What the task asks » Copy every line that contains the string "loose" from the entries below.

--- START OF Information shown ---

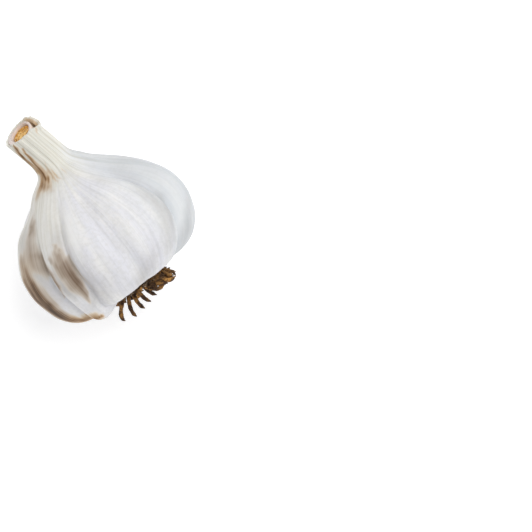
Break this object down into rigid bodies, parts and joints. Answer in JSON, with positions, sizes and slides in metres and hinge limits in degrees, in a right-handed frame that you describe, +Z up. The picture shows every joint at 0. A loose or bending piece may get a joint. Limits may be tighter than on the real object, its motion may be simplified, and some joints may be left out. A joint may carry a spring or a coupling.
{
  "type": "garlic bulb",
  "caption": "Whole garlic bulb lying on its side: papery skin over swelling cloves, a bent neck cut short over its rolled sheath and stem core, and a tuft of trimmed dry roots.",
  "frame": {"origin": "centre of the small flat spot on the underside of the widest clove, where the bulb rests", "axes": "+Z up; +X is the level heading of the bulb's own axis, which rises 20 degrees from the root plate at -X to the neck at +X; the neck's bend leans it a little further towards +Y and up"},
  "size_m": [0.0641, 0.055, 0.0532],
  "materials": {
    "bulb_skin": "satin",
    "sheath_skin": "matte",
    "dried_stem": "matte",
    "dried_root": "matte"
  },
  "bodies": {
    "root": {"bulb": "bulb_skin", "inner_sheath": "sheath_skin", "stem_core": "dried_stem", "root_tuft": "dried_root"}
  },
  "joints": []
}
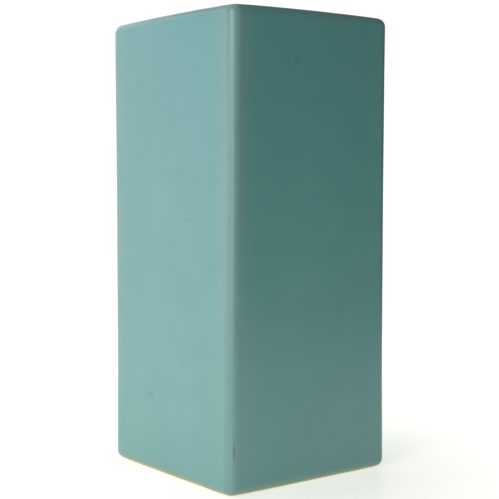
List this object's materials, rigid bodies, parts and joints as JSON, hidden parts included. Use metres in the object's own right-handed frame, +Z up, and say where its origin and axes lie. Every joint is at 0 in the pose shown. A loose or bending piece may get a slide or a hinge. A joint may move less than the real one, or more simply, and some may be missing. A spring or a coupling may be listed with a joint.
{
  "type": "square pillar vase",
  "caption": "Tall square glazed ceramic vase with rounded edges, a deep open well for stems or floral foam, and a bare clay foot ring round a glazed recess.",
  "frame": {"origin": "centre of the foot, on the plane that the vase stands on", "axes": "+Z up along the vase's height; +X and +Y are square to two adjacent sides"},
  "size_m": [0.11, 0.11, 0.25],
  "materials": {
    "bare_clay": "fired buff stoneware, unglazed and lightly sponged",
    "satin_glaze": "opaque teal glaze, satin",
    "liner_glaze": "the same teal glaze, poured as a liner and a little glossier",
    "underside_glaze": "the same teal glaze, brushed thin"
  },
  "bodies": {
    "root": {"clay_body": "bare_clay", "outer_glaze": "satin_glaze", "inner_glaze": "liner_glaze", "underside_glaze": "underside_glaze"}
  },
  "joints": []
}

--- END OF Information shown ---
--- START OF Information shown ---

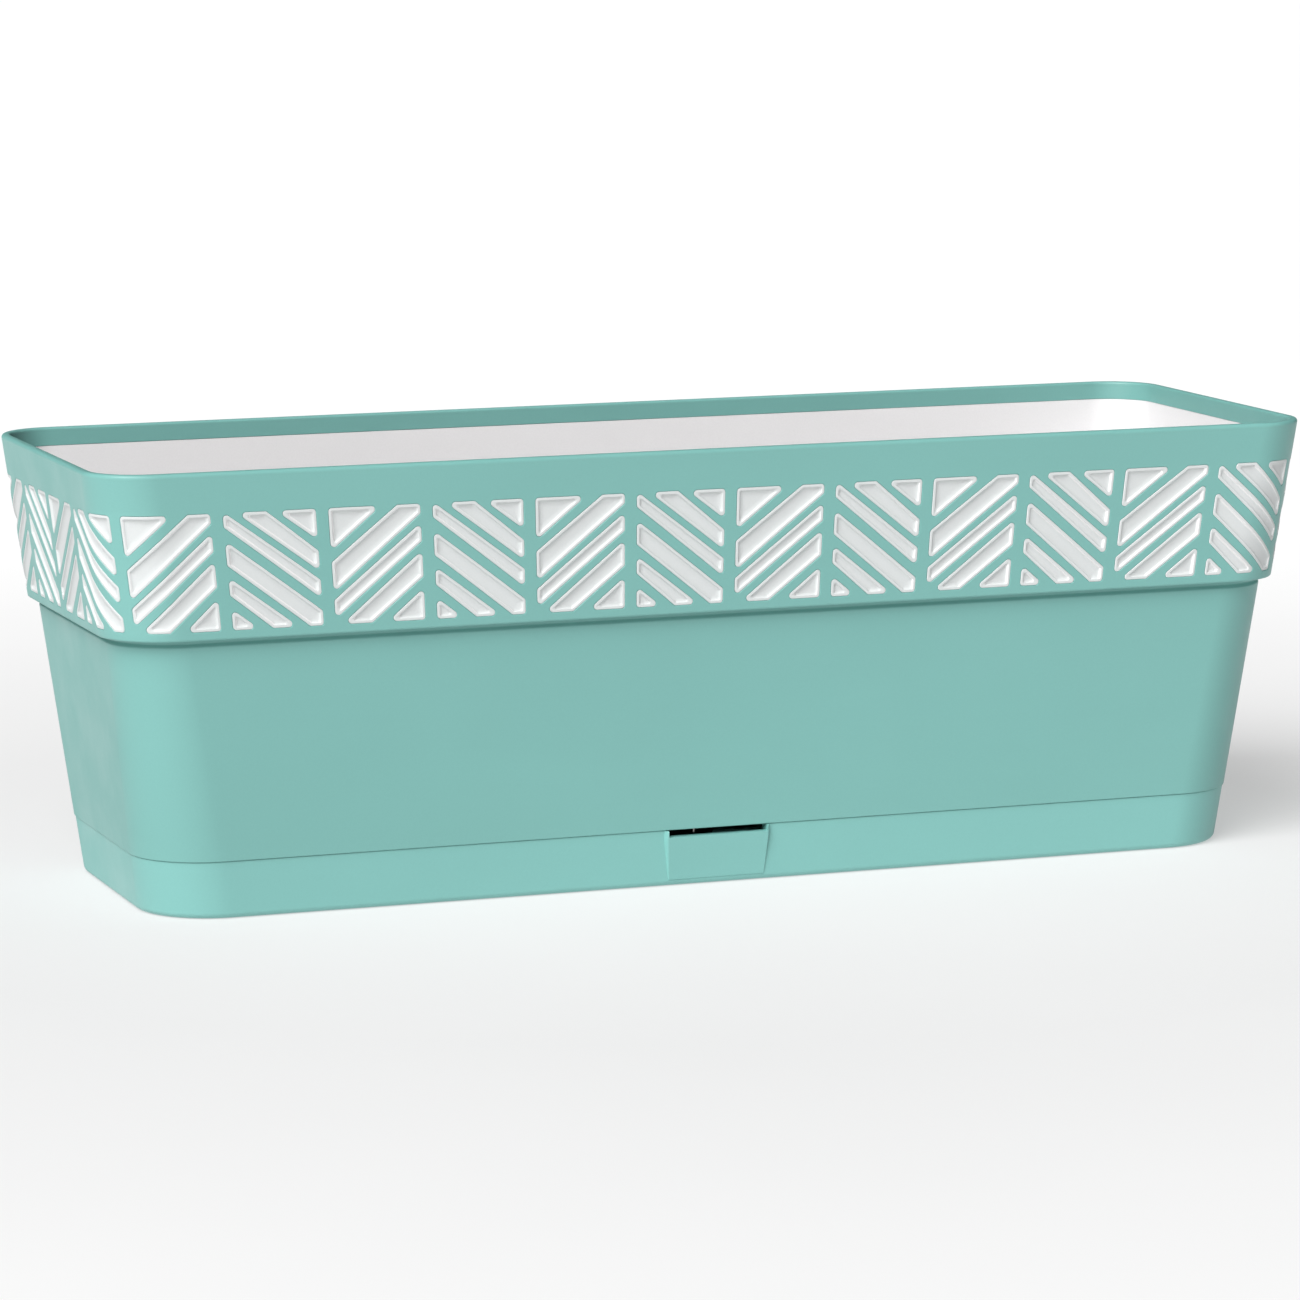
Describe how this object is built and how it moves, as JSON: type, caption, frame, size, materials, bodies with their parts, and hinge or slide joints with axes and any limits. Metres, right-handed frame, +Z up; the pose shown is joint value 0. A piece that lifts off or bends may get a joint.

--- END OF Information shown ---

Result below »
Break this object down into rigid bodies, parts and joints. Answer in JSON, with positions, sizes and slides in metres and hinge limits in degrees, in a right-handed frame that you describe, +Z up. The picture shows every joint at 0. A loose or bending piece may get a joint. Limits may be tighter than on the real object, its motion may be simplified, and some joints may be left out. A joint may carry a spring or a coupling.
List this object's materials, rigid bodies, parts and joints as JSON, hidden parts included. Use metres in the object's own right-handed frame, +Z up, and say where its origin and axes lie. Every joint is at 0 in the pose shown. A loose or bending piece may get a slide or a hinge. A joint may move less than the real one, or more simply, and some may be missing. A spring or a coupling may be listed with a joint.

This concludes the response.